北朝鮮の夏は、暑くても最高気温が30度を少し超える程度で、東海岸北部は30度にもならないのが普通だ。だが、今年に限っては、各地で40度近い最高気温を記録する猛暑となっている。(丹東=カン・ナレ記者)

多くの地域で全く雨が降っておらず、農業に深刻な影響が出始めた。当局は、その対策のために住民を総動員している。

北部山間部の慈江道(チャガンド)の情報筋によると、現地では先月20日以降ほとんど雨が降っておらず、鴨緑江沿いの満浦(マンポ)に至っては今月3日に気温が40度を超えた。

当局は先月20日から、深刻な日照りに対処するために、人民班(町内会)の扶養家族(国の機関、国営企業に勤めていない人)や中学生・高校生までを、協同農場と貯水池を結ぶ水路を作る工事に動員している。

昼間はあまりの暑さで作業ができず、午前5時から9時までと、午後4時から8時まで行っている。これは、金正恩党委員長の「午前11時から午後4時までの野外作業を中止せよ」という指示に基づくものと思われる。

(参考記事:金正恩氏の猛暑対策「昼に寝て夜に働く」でも効果なし

それでも完成にこぎつけ、平地にある田んぼは満々と水をたたえているという。
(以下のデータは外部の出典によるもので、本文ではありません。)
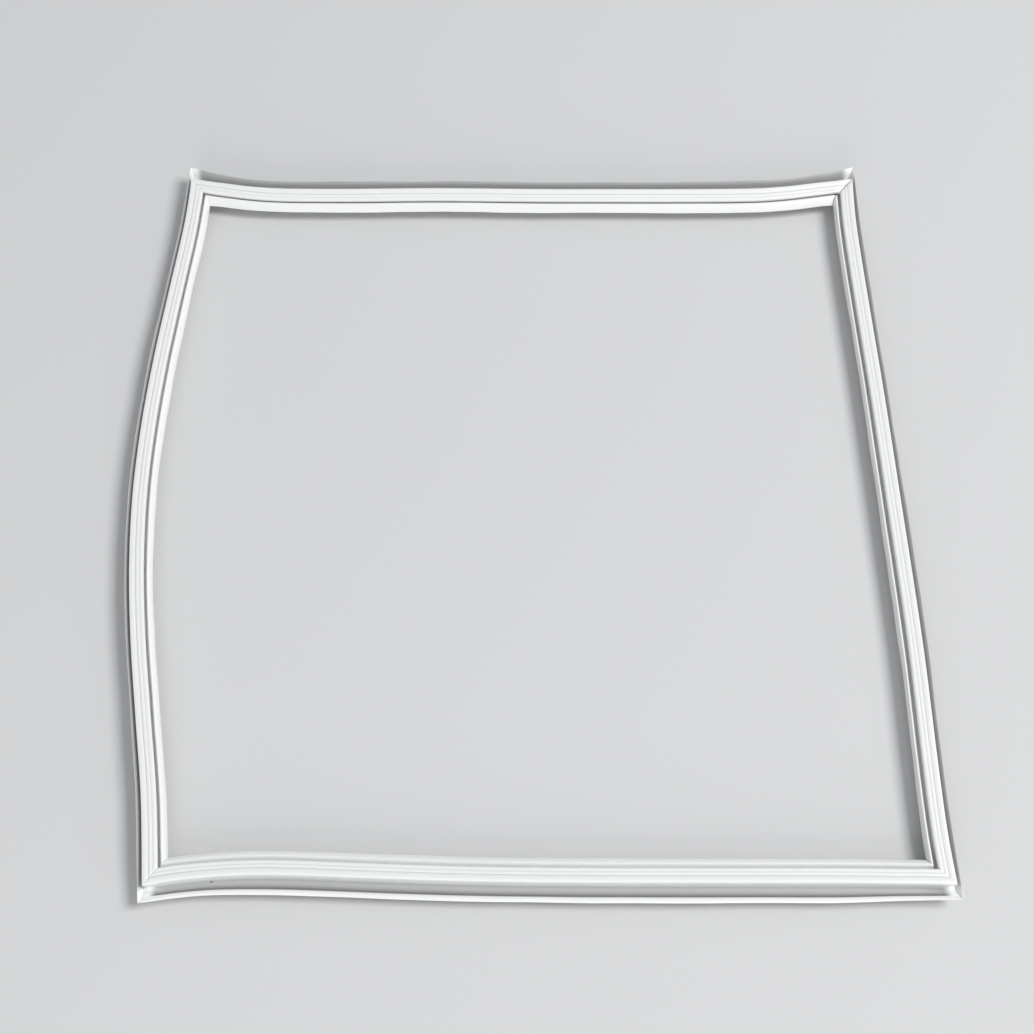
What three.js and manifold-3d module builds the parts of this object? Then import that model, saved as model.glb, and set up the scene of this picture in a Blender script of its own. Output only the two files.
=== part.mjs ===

しかし、現地に多い傾斜地にある畑には手が回っていない状況だ。植えられているのは、日照りに弱いトウモロコシとジャガイモだ。

また、支援を受けられるのは人口密集地から比較的近い協同農場だけで、遠く離れたところにある農場は日照りに為す術もない有様だ。

東隣の両江道(リャンガンド)では猛暑、日照りに加えて虫害も広がっている。現地の情報筋によると、トウモロコシを食べるナナフシ、ジャガイモを食べるテントウムシなどの害虫が発生し、深刻な被害が出ている。農民は協同農場への水やりで忙しく、害虫駆除に手が回らない。

「今のように雨が降らず、日照りが続けば、虫害と合わせて被害が雪だるま式に広がり、今年の収穫は期待できなくなる。中央は農薬を送ってくれず、『害虫対策を立てよ』と号令をかけるばかりだ」(情報筋)

農民は、協同農場からの作物の分配ではなく、個人耕作地で取れる作物に頼って暮らしているが、このままではそちらもダメになってしまいかねないと、情報筋は嘆いている。

困るのは農民だけでない。都市の市場に出回る作物は、個人耕作地で栽培されたものが多いことから、凶作で品薄になれば価格が高騰してしまう。朝鮮人民軍(北朝鮮軍)の兵士たちは、食糧を協同農場からの配給に頼っているが、食べるものがなくなれば行きていくため、盗賊と化して農場を襲うしかなくなる。

深刻な日照りによる被害は、全国に広がりつつある。

咸鏡北道(ハムギョンブクト)のデイリーNK内部情報筋によると、当局は日照りによる被害の調査に乗り出した。調査の様子を見守る農民も、調査を司る幹部も「今年の農業はもうダメだ」「これと言った対策はない、猛暑が一日も早く終わることを祈るしかない」と嘆いているという。